On November 22, 2019, the
Stilwell Group delivered the following message to stockholders of the Company regarding the upcoming Annual Meeting.
WE STRONGLY BELIEVE THE CURRENT WHLR BOARD IS DIVIDED AND WILL
REMAIN DYSFUNCTIONAL UNLESS STILWELL’S NOMINEES (AND WHLR’S NEW, SHAREHOLDER-FRIENDLY NOMINEES) ARE ELECTED AT THE
ANNUAL MEETING.
BY VOTING ON THE GREEN CARD, YOU WILL VOTE TO ELECT THE FOLLOWING
BOARD:
Joseph Stilwell – NEW DIRECTOR, Shareholder-Friendly
Paula Poskon – NEW DIRECTOR, Shareholder-Friendly
Kerry Campbell – NEW DIRECTOR, Shareholder-Friendly
Andy Jones – CHAIRMAN OF THE BOARD, Shareholder-Friendly
Stefani Carter – NEW DIRECTOR, Shareholder-Friendly
Clayton Andrews – NEW DIRECTOR, Shareholder-Friendly
Deborah Markus – NEW DIRECTOR, Shareholder-Friendly
Carl McGowan – The ONLY LEGACY DIRECTOR to remain on the board
THIS PROXY CONTEST SHOULD HAVE BEEN AVOIDED!
In July, settlement negotiations between Stilwell
and the Chairman began. Various discussions ensued between Stilwell and the Chairman in July and early August.

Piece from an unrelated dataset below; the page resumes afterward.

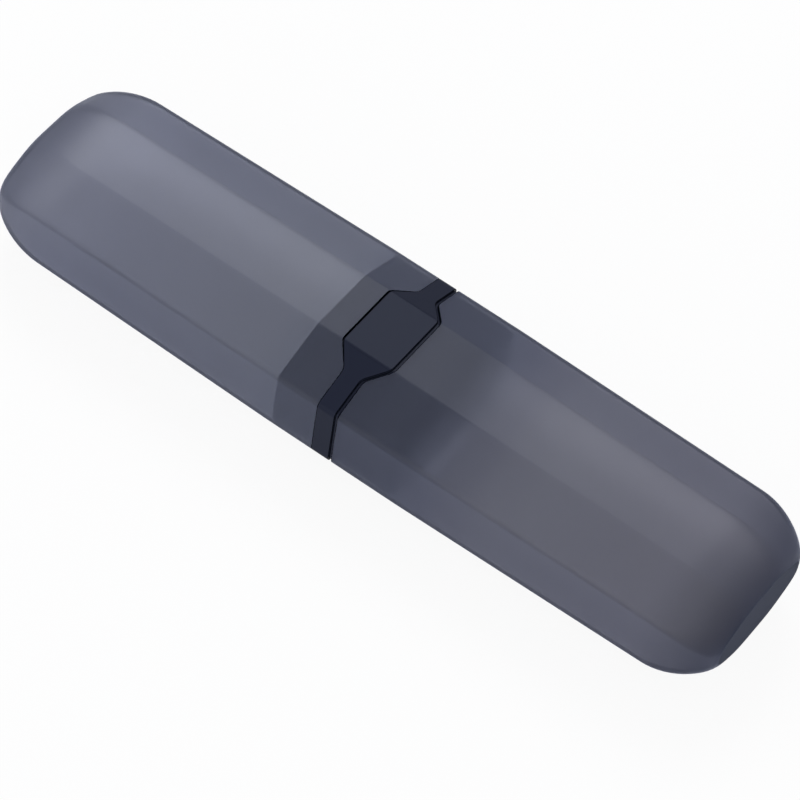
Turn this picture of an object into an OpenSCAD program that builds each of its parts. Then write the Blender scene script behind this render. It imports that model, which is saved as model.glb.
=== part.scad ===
// Pull-apart travel case for an electric toothbrush: two frosted shells of a flattened
// eight-sided section, joined over an inner sleeve, with a dark collar band between them.
// X runs along the case from the tip (-X) to the base (+X), Z is up out of the front flat,
// and the case lies on its back flat at Z = 0 with the middle of its length at X = 0.

/* [Section] */
// Width across the two side flats
case_w = 58; // [52:1:64]
// Thickness from the back flat to the front flat
case_t = 36; // [34:1:44]
// Width of the front and back flats
flat_w = 22; // [18:1:26]
// Height of the two side flats
side_h = 22; // [18:1:24]
// Radius of the long ridges between the flats
ridge_r = 2.5; // [2:0.1:3.5]

/* [Shells] */
// Whole length from the tip to the base
case_len = 248; // [200:1:300]
// Distance from the middle of the case to the groove at the collar, towards the base
seam_off = 0.8; // [0:0.1:8]
// Wall of both shells
wall_t = 1.4; // [1.2:0.1:1.8]
// Wall at the tip and at the base
end_wall_t = 1.8; // [1.2:0.1:3]
// How far each shell stays straight past the sleeve
seat_over = 2; // [1:0.5:6]
// Draft: how far each flat draws in from there to the rounded end
draft = 0.9; // [0:0.1:1.5]

/* [Ends] */
// Length of the rounded stretch that ends in the tip
tip_run = 19; // [14:1:30]
// How far each flat draws in over that stretch
tip_draw = 6.8; // [3:0.1:9]
// How far the middle of the tip stands proud
tip_dome = 1; // [0.4:0.1:3]
// Length of the rounded stretch that ends in the base
base_run = 19; // [14:1:30]
// How far each flat draws in towards the base
base_draw = 8.4; // [4:0.1:9]

/* [Collar] */
// Width of the collar band on the sides
band_w = 6.3; // [5:0.1:10]
// Length of the eight-cornered plate on the front and back flats
plate_len = 17.2; // [13:0.1:22]
// Width of the dark groove between the collar and the lower shell
seam_gap = 0.9; // [0.5:0.1:1.2]
// Depth of that groove, down to the stop lip
seam_depth = 0.7; // [0.5:0.1:1]
// Width of the fine groove between the plate and the upper shell
plate_gap = 0.5; // [0.2:0.1:0.8]
// Length cut back at each corner of the plate to round it
corner_cut = 1.2; // [0.5:0.1:2]

/* [Sleeve] */
// Reach of the sleeve into the upper shell, from the band
sleeve_up = 14.3; // [12:0.1:24]
// Reach of the sleeve into the lower shell, from its mouth
sleeve_down = 20; // [14:0.5:30]
// Wall of the sleeve
sleeve_t = 1.6; // [1.2:0.1:2]
// Length of the lead-in at the sleeve's free end
lead_run = 3; // [1:0.5:4]
// How far the sleeve draws in over its lead-in
lead_draw = 0.5; // [0.2:0.1:0.8]
// Gap between the sleeve and the lower shell, which slides on it
slide_gap = 0.3; // [0.2:0.05:0.4]
// Gap between the sleeve and the upper shell and collar, which are bonded to it
bond_gap = 0.05; // [0:0.01:0.1]
// Height of the grip ribs over the sleeve
rib_h = 0.22; // [0.1:0.01:0.3]
// Width of a grip rib
rib_w = 1.4; // [1:0.1:2]
// Length of a grip rib along the case
rib_len = 8; // [5:0.5:9]
// Distance from the ribs to the sleeve's lead-in
rib_end = 1; // [0.5:0.1:1.5]

/* [Hidden] */

// Shares and angles, which don't change with the size of the case
taper_share = 0.36;
tip_turn = 86;
base_turn = 80;
oval_share = 0.6;
dome_shares = [0.85, 0.65, 0.4, 0.15];
dome_end_share = 0.15;
rib_shares = [-0.3, 0.3];
corner_steps = 6;
end_steps = 14;
cut_steps = 4;

half_w = case_w / 2;
half_t = case_t / 2;
half_flat = flat_w / 2;
half_side = side_h / 2;
tip_x = -case_len / 2;
base_x = case_len / 2;
// The groove's middle lies at seam_off, and the band on its tip side
band_x = seam_off - band_w / 2;
upper_mouth_x = seam_off - band_w;
lower_mouth_x = seam_off + seam_gap / 2;
collar_edge_x = seam_off - seam_gap / 2;
// Where the plate's slanted sides meet the band, between the flat and the side
taper_y = half_flat + taper_share * (half_w - half_flat);
sleeve_start_x = upper_mouth_x - sleeve_up;
sleeve_end_x = lower_mouth_x + sleeve_down;
lead_x = sleeve_end_x - lead_run;
upper_seat_x = sleeve_start_x - seat_over;
lower_seat_x = sleeve_end_x + seat_over;
// Depths below the outer surface
sleeve_depth = wall_t + bond_gap;
slide_depth = wall_t + slide_gap;
// Reach of the cutters past the surface that they cut
over = wall_t;

// The eight facets round the section: the direction that each faces, and its distance from the axis
slant_angle = atan2(half_w - half_flat, half_t - half_side);
slant_dist = half_flat * cos(slant_angle) + half_t * sin(slant_angle);
facet_angles = [0, slant_angle, 90, 180 - slant_angle, 180, 180 + slant_angle, 270, 360 - slant_angle, 360];
facet_dists = [half_w, slant_dist, half_t, slant_dist, half_w, slant_dist, half_t, slant_dist, half_w];

// Point [y, z] at a depth below both facets i and i + 1
function corner_point(i, depth) =
    let (a0 = facet_angles[i], a1 = facet_angles[i + 1])
    let (d0 = facet_dists[i] - depth, d1 = facet_dists[i + 1] - depth)
    [d0 * sin(a1) - d1 * sin(a0), d1 * cos(a0) - d0 * cos(a1)] / sin(a1 - a0);

// Radius of a ridge's corner at a depth below the outer surface
function corner_r(depth) = max(ridge_r - depth, ridge_r / 5);

// Point [y, z] where an oval of half width w and half height h faces direction a
function oval_point(w, h, a) = [w * w * cos(a), h * h * sin(a)] / norm([w * cos(a), h * sin(a)]);

// Section as [y, z] points: eight facets at a depth below the outer surface, drawn in further by some
// length, and turned into an oval by some share from 0 to 1
function section(depth, drawn, oval) = [
    for (i = [0 : 7])
    for (s = [0 : corner_steps])
    let (a = facet_angles[i] + (facet_angles[i + 1] - facet_angles[i]) * s / corner_steps)
    let (r = corner_r(depth), inset = depth + drawn)
    let (faceted = corner_point(i, inset + r) + r * [cos(a), sin(a)])
    (1 - oval) * faceted + oval * oval_point(half_w - inset, half_t - inset, a)
];

// One ring of the skin: a section placed at x and scaled about the axis
function ring(x, points, scale) = [for (p = points) [x, scale * p[0], half_t + scale * p[1]]];

// Rings of a half of the case at a depth inside the skin: straight from x0 to the end of its seat, drafted
// from there to the rounded end, and closed at x1
function half_rings(x0, seat_x, x1, run, draw, turn, dome, depth) = concat(
    [for (x = [x0, seat_x]) ring(x, section(depth, 0, 0), 1)],
    [
        for (s = [0 : end_steps])
        let (u = s / end_steps, a = turn * u)
        let (x = x1 - dome - run * (1 - sin(a) / sin(turn)))
        let (drawn = draft + draw * (1 - cos(a)) / (1 - cos(turn)))
        ring(x, section(depth, drawn, oval_share * u * u * (3 - 2 * u)), 1)
    ],
    dome == 0 ? [] : [
        for (share = dome_shares)
        let (drop = (pow(share, 2) - pow(dome_end_share, 2)) / (1 - pow(dome_end_share, 2)))
        ring(x1 - dome * drop, section(depth, draft + draw, oval_share), share)
    ]
);

// Solid skinned over a list of rings that all have the same number of points
module skinned(rings) {
    n = len(rings[0]);
    last = (len(rings) - 1) * n;
    sides = [
        for (k = [0 : len(rings) - 2])
        for (j = [0 : n - 1])
        let (a = k * n + j, b = k * n + (j + 1) % n)
        each [[a, b + n, b], [a, a + n, b + n]]
    ];
    start_cap = [for (j = [0 : n - 1]) j];
    end_cap = [for (j = [n - 1 : -1 : 0]) last + j];
    polyhedron(points = [for (r = rings) each r], faces = concat([start_cap], sides, [end_cap]));
}

// Straight tube or bar of the case's section between two places along it
module prism(x0, x1, depth) {
    translate([x0, 0, half_t])
        rotate([90, 0, 90])
        linear_extrude(height = x1 - x0)
        polygon(section(depth, 0, 0));
}

// Corner b of an outline, cut back towards its neighbours a and c along a curve
function cut_corner(a, b, c) =
    let (p = b + corner_cut * (a - b) / norm(a - b), q = b + corner_cut * (c - b) / norm(c - b))
    [
        for (s = [0 : cut_steps])
        let (t = s / cut_steps)
        (1 - t) * (1 - t) * p + 2 * t * (1 - t) * b + t * t * q
    ];

// One edge of the collar seen from the front, bulging by the given reach over the flat
function collar_edge(side_x, plate_x) =
    let (far = half_w + over)
    let (path = [[side_x, -far], [side_x, -taper_y], [plate_x, -half_flat],
                 [plate_x, half_flat], [side_x, taper_y], [side_x, far]])
    concat([path[0]], [for (i = [1 : 4]) each cut_corner(path[i - 1], path[i], path[i + 1])], [path[5]]);

// Everything between two edges of the collar, right through the case
module collar_slab(left, right) {
    translate([0, 0, -over])
        linear_extrude(height = case_t + 2 * over)
        polygon(concat(left, [for (i = [len(right) - 1 : -1 : 0]) right[i]]));
}

upper_edge = collar_edge(upper_mouth_x, band_x - plate_len / 2 - plate_gap / 2);
collar_upper_edge = collar_edge(upper_mouth_x, band_x - plate_len / 2 + plate_gap / 2);
collar_lower_edge = collar_edge(collar_edge_x, band_x + plate_len / 2 - seam_gap / 2);
lower_edge = collar_edge(lower_mouth_x, band_x + plate_len / 2 + seam_gap / 2);

// Closed shell with an open mouth, drawn with its closed end towards +X
module shell(mouth_x, seat_x, end_x, run, draw, turn, dome) {
    difference() {
        skinned(half_rings(mouth_x, seat_x, end_x, run, draw, turn, dome, 0));
        skinned(half_rings(mouth_x - over, seat_x, end_x - end_wall_t, run, draw, turn, dome, wall_t));
    }
}

module upper_shell() {
    color([0.44, 0.46, 0.54, 0.75])
    difference() {
        mirror([1, 0, 0])
            shell(-upper_mouth_x, -upper_seat_x, -tip_x, tip_run, tip_draw, tip_turn, tip_dome);
        collar_slab(upper_edge, lower_edge);
    }
}

module lower_shell() {
    color([0.40, 0.42, 0.50, 0.75])
    difference() {
        shell(lower_mouth_x, lower_seat_x, base_x, base_run, base_draw, base_turn, 0);
        collar_slab(upper_edge, lower_edge);
    }
}

// Dark band with a plate on each flat, and a set-back lip that the lower shell stops against
module collar_band() {
    color([0.17, 0.19, 0.24])
    difference() {
        union() {
            intersection() {
                prism(tip_x / 2, base_x / 2, 0);
                collar_slab(collar_upper_edge, collar_lower_edge);
            }
            intersection() {
                prism(tip_x / 2, base_x / 2, seam_depth);
                collar_slab(collar_upper_edge, lower_edge);
            }
        }
        prism(tip_x / 2 - over, base_x / 2 + over, wall_t);
    }
}

// Low rounded ribs on the front flat of the sleeve, which grip the inside of the lower shell
module grip_ribs() {
    radius = (rib_h * rib_h + rib_w * rib_w / 4) / (2 * rib_h);
    for (share = rib_shares)
        translate([lead_x - rib_end - rib_len, share * flat_w, half_t - slide_depth + rib_h - radius])
        rotate([0, 90, 0])
        cylinder(h = rib_len, r = radius, $fn = 96);
}

// Outside of the sleeve: places along it, each with its depth below the skin of the case
sleeve_stops = [
    [sleeve_start_x, sleeve_depth],
    [collar_edge_x, sleeve_depth],
    [collar_edge_x, slide_depth],
    [lead_x, slide_depth],
    [sleeve_end_x, slide_depth + lead_draw]
];

// Tube that joins the shells: bonded in the upper one, and a sliding fit in the lower one
module inner_sleeve() {
    color([0.20, 0.22, 0.27])
    difference() {
        union() {
            skinned([for (stop = sleeve_stops) ring(stop[0], section(stop[1], 0, 0), 1)]);
            for (turned = [0, 180])
                translate([0, 0, half_t])
                rotate([turned, 0, 0])
                grip_ribs();
        }
        prism(sleeve_start_x - over, sleeve_end_x + over, slide_depth + sleeve_t);
    }
}

upper_shell();
lower_shell();
collar_band();
inner_sleeve();
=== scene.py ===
"""Looks of a pull-apart travel case for an electric toothbrush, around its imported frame."""
import math

import bmesh
import bpy
from mathutils import Matrix, Vector
from mathutils.geometry import convex_hull_2d


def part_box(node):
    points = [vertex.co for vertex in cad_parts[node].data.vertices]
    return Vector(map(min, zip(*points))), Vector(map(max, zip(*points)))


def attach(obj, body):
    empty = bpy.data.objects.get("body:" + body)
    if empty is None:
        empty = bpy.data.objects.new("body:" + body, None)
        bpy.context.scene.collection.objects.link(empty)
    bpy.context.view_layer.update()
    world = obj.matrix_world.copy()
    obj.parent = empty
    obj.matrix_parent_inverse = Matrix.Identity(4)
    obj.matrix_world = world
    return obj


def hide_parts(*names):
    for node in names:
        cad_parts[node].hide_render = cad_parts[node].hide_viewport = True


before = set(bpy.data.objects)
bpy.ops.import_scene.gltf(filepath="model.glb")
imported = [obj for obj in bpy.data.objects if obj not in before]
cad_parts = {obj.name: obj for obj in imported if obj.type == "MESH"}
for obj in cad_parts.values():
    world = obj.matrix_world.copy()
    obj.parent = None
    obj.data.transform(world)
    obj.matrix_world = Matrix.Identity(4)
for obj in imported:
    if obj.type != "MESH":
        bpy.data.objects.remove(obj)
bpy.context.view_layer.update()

# Lengths are in metres, apart from the places in the colour tables
MM = 0.001

# Places from the frame
collar_low, collar_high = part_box("collar_band")
base_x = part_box("lower_shell")[1].x

# Camera: where the middle of the collar lies in the view, in the photograph's pixels
PHOTO_SIZE_PX = 800
FOCAL_PX = 4200
COLLAR_RIGHT_PX = -14.02
COLLAR_DOWN_PX = -30.22
CAMERA_DISTANCE = 1.1732
TURN_IN_PICTURE = math.radians(33.14)
TILT_TO_CAMERA = math.radians(16.39)
ROLL_TO_CAMERA = math.radians(33.22)
SENSOR_MM = 36.0
CLIP_END = 20.0

# Lamps, both aimed at the middle of the case's footprint
KEY_PLACE = (-0.6, 0.80, 1.15)
KEY_SIZE = (0.7, 0.7)
KEY_WATTS = 10.0
KEY_COLOUR = (0.97, 0.98, 1)
FILL_PLACE = (0.2, -1.3, 0.35)
FILL_SIZE = (1.4, 0.5)
FILL_WATTS = 7.0
FILL_COLOUR = (1, 0.99, 0.97)
LAMP_TARGET = (0, 0, 0)

# Surroundings
WORLD_COLOUR = (0.96, 0.97, 1.0)
WORLD_STRENGTH = 0.62
FLOOR_SIZE = 6.0
FLOOR_TOP = 0.0
FLOOR_COLOUR = (0.86, 0.86, 0.87)
FLOOR_ROUGHNESS = 0.8
FLOOR_WHITE_SHARE = 0.92
PASSED_WHITE_SHARE = 0.45
WHITE_STRENGTH = 1.0

# Rounded edges: their widths, and the least turn of a sharp edge, which gets one
FINE_BEVEL = 0.15 * MM
# The lower shell's rounded edges are wider, and take the painted groove shade
GROOVE_BEVEL = 0.3 * MM
BEVEL_SEGMENTS = 2
SHARP_ANGLE = math.radians(28)
# Welding of a copied mesh, and the angle up to which neighbouring faces are one flat face
WELD_DISTANCE = 0.002 * MM
FLAT_ANGLE = math.radians(0.2)

# Where the painted groove shade and the base face's material go: how deep, how near and how squarely faced
GROOVE_DEPTH = 0.3 * MM
MOUTH_MARGIN = 1 * MM
MOUTH_FACING = 0.3
END_MARGIN = 0.3 * MM
END_FACING = 0.95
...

August 6: Stilwell sent Chairman a draft settlement agreement
based on their discussions.
Back-and-forth between lawyers
August 19: Draft settlement agreement verbally approved by
Stilwell, WHLR and counsel for both sides.
August 20: Joe Stilwell signed the final settlement agreement.

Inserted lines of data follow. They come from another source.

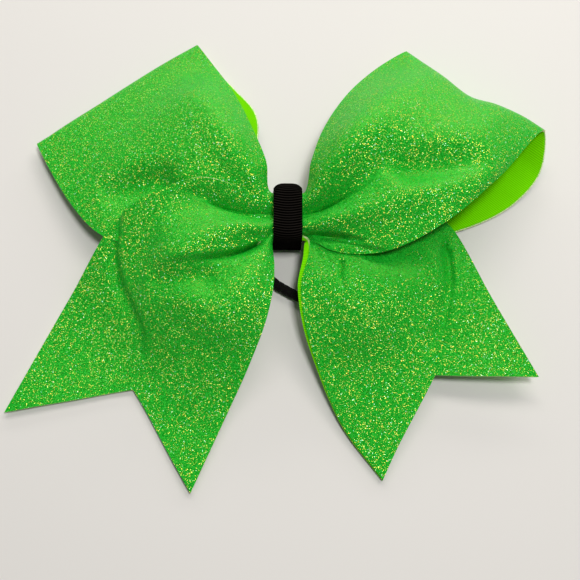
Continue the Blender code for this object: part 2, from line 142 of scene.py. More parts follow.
LEFT_LOOP_FRONT = (
    ("upper edge", ((-6, 9.8, 13.4), (-8.8, 22, 17), (-14.6, 36, 16.5), (-22, 52, 13),
                    (-29.3, 64.5, 8), (-36.2, 75, 3.9))),
    ("upper ridge", ((-6, 7, 14.4), (-15, 17, 21), (-23, 31, 24.5), (-34, 48, 20),
                     (-42.5, 57.5, 10.5), (-49.3, 66.4, 3.9))),
    ("valley", ((-6, 4, 13), (-19, 11, 18.5), (-31, 22, 22), (-45, 38, 19),
                (-54, 49, 11), (-61.8, 57.8, 3.9))),
    ("middle ridge", ((-6, 0, 14.2), (-22, 5, 16.5), (-37, 13, 19.5), (-54, 27, 17),
                      (-65, 39, 10.5), (-74.2, 49.2, 3.9))),
    ("lower valley", ((-6, -4, 12.9), (-23, -1, 14.5), (-42, 4, 17), (-62, 15, 15),
                      (-75.5, 28.5, 9.5), (-86.7, 40.6, 3.9))),
    ("lower edge", ((-6, -8, 13.6), (-22, -9, 13), (-44, -9.5, 13.5), (-70, -7.5, 11),
                    (-86, 9, 7.5), (-99.2, 32, 3.9))),
)
LEFT_LOOP_BACK = (
    ((-34.2, 72, 2.2), (-97, 29, 2.2)),
    ((-21.5, 58, 2.8), (-83, 8, 1.8)),
    ((-12.2, 45, 5.4), (-58, -6, 1.9)),
    ((-11.5, 24, 8), (-28, -9, 5)),
)

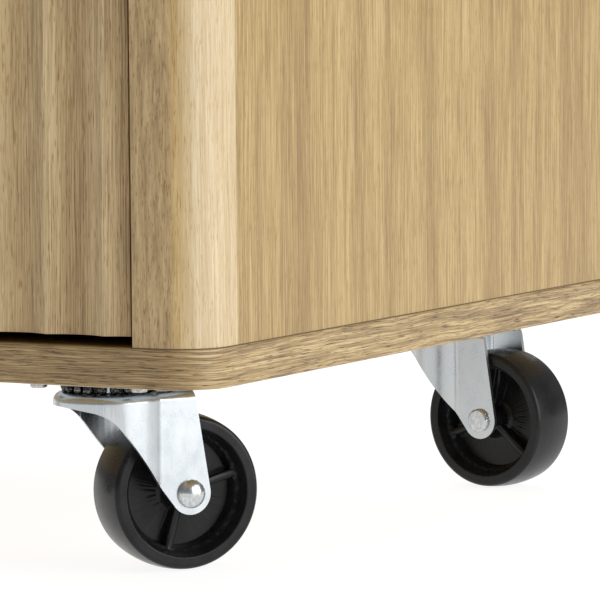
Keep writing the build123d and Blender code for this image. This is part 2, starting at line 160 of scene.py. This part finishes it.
heart_inset = 17.6 * mm
heart_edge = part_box("corner_post_right")[1].x - heart_inset
# Past the heartwood's edge: where the gold is full, starts to fade, and is all sapwood.
gold_from = 3.5 * mm
gold_until = 4.0 * mm
sap_from = 11.0 * mm
edge_waver = 2.5 * mm

# Solid oak, satin lacquer: smoky heartwood with short dark pores, then gold, then pale sapwood.
post_oak, tree, surface = new_material("solid_oak_satin_lacquer", Coat_Weight=0.1,
                                       Coat_Roughness=0.35)
heart, _, heart_pores = oak(tree, 2, ("#a0865c", "#b99d70", "#ccb183"), streak=(1.0, 14.0),
                            band=(5.0, 40.0), pore=(0.6, 5.0), band_share=0.5,
                            pore_tint="#d2be9e", start=11.0)
sap, sap_fine, _ = oak(tree, 2, ("#c1a981", "#cfb993", "#dcc9a6"), streak=(0.7, 34.0),
                       band=(5.0, 300.0), pore=(0.6, 7.0), band_share=0.4,
                       pore_tint="#ecdfc6", start=23.0)
gold, _, _ = oak(tree, 2, ("#a98a56", "#c0a168", "#d0b37e"), streak=(0.9, 26.0),
                 band=(5.0, 120.0), pore=(0.6, 7.0), band_share=0.4,
                 pore_tint="#e0cfae", start=23.0)
place = add_node(tree, "TexCoord", output="Object")
sideways = add_node(tree, "Math", {0: add_node(tree, "SeparateXYZ", {0: place}, output="X")},
                    operation="ABSOLUTE")
waver = grain(tree, 2, (5.0, 70.0), 1.0, 31.0)
edge = add_node(tree, "Math", {0: waver, 1: edge_waver, 2: sideways}, operation="MULTIPLY_ADD")
past_heart = add_node(tree, "MapRange", {"Value": edge, "From Min": heart_edge,
                                         "From Max": heart_edge + gold_from})
past_gold = add_node(tree, "MapRange", {"Value": edge, "From Min": heart_edge + gold_until,
                                        "From Max": heart_edge + sap_from})
inner = add_node(tree, "Mix", {0: past_heart, 6: heart, 7: gold}, output=2, data_type="RGBA")
colour = add_node(tree, "Mix", {0: past_gold, 6: inner, 7: sap}, output=2, data_type="RGBA")
# The post's foot carries a painted shadow line where it stands on the base board.
lacquer(tree, surface, joint_shadow_line(tree, colour), sap_fine, heart_pores, 0.05)
finish(post_oak, ["corner_post_left", "corner_post_right"])

# ---------------------------------------------------------------- base board and top board
# Two boards of one shape with round front corners, veneered on both faces. A strip of
# veneer, its grain lying along the edge, is glued round the edge and eased by hand.

front_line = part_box("base_board")[0].y
strip_wave = 2.5 * mm
# Depths behind the front line over which the painted shade on the front edge strip is full and
# then fades out.
front_shade_full = 1.0 * mm
front_shade_end = 14.0 * mm
level_face = 0.8        # a face whose normal is more upright than this counts as level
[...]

Back-and-forth regarding drafting and scheduling of the public
announcement/press release followed by sudden radio silence.
September 3: WHLR counsel contacted Stilwell requesting background
check releases for the Stilwell nominees. Stilwell agreed to provide the releases if WHLR provided background check releases for
the directors WHLR was choosing to re-nominate and with whom the Stilwell nominees would serve on the board.

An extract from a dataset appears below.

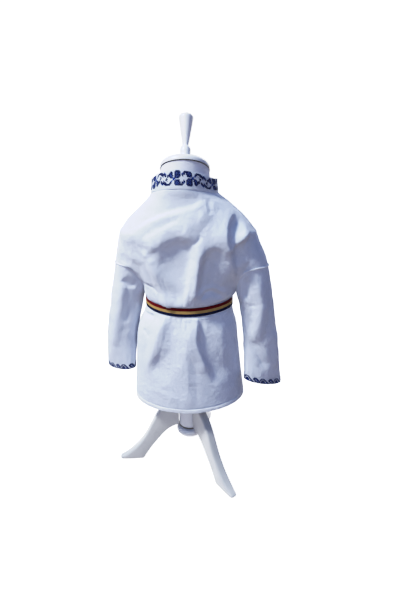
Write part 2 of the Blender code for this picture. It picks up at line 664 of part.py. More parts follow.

September 4: The Chairman called Stilwell to confirm that
the continuing directors were not willing to provide background check releases.
September 5: Stilwell received an email from the Chairman
saying he was ‘working on alternatives’ and would ‘come back to [us] when [he had] something.’
Approximately one month of radio silence with no response to
our inquiries
October 2: Dave Kelly requested a meeting with Stilwell
in New York.
October 8: Meeting at Stilwell’s office occurred and
instead of discussing the settlement, Dave Kelly and a different attorney instead threatened Joe Stilwell personally ‘if
he persisted with the proxy contest.’ The Chairman did not speak once.
It was as if the summer negotiations never occurred.
October 17: Stilwell filed its preliminary proxy statement.